Maintenance 28.09. - 30.09.2021¶
The following extensive changes have been performed:
-
A new Graphcore IPU-POD16 system has been be installed as part of the FTP-X86 cluster.
-
The FTP-X86n2 node (Cascade Lake + 1x V100) has been converted into a login node, removing the login node role from the FTP-X86 head node. From now on you have to use the DNS name
ftp-x86-login.scc.kit.edu
to log into this cluster.

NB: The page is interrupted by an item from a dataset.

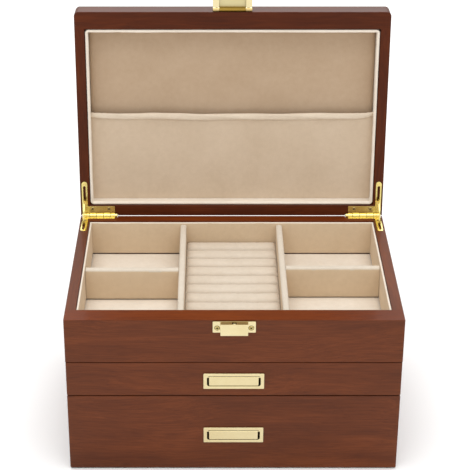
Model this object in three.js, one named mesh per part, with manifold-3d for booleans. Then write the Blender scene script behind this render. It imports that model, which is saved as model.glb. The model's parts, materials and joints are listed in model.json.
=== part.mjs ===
// Wooden jewelry box: lidded tray over two drawers, brass fittings, velvet linings.
// Millimetres, +Z up, front towards -Y. The origin is the centre of the base at the
// surface the box stands on. The model is exported with the lid open against its stop,
// the drawers shut and the hasp flap thrown back.
import * as THREE from 'three';
import { mergeVertices } from 'three/addons/utils/BufferGeometryUtils.js';
import Module from 'manifold-3d';

const wasm = await Module();
wasm.setup();

// ---------------------------------------------------------------- dimensions
const W = 300;                 // width over the side panels
const D = 208;                 // depth over the front and the back
const H = 157.6;               // height of the cabinet rim above the table
const LID_H = 24;              // lid height, rim to top
const RIM_GAP = 0.8;           // daylight between the two rims when shut
const LID_OPEN = 93.1;         // opening angle at the stop, degrees
const CLEAR = 0.3;             // assembly gap between touching pieces

const T_SIDE = 9.5;            // side panel thickness
const T_FRONT = 18.3;          // upper front panel thickness
const T_BACK = 11;             // back panel thickness
const T_DFRONT = 9.5;          // drawer front thickness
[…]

Please note that your SSH client will likely show a warning because the IP address of a known server has changed. -
The NVIDIA V100 GPUs have been removed from the FTP-X86n[1,2] nodes and put into the FTP-X86n[3,4] nodes, turning these two nodes into 2x GPU nodes.
-
The InfinityFabric bridges necessary for fast Inter-GPU communication have been installed in the FTP-X86n[5,6] nodes.
-
The FTP-A64 cluster has been configured to use the HoreKa file systems for
$HOME
and Workspaces, just like the FTP-X86 cluster already does. The data previously residing in/home
on the FTP-A64 nodes is still available in the path/mnt/oldhomes/
, so users can migrate it on their own. -
The ROCm software stack has been updated to version 4.3.1.
-
The firmware of many components has been updated.
Maintenance 09.09.2021¶
The FTP-X86n[5,6] nodes are now equipped with significantly more powerful AMD EPYC 7543 "Milan" processors. The new CPUs have 32 instead of 16 cores per socket and can execute a total of 128 threads. In addition, the new microarchitecture ("Milan" generation) achieves up to 20% higher performance per core. The distribution of the four GPUs across the two CPU sockets in the nodes has also been optimized during the maintenance.
The batch system partition amd-rome-mi100 has been renamed to amd-milan-mi100 to reflect the upgrade.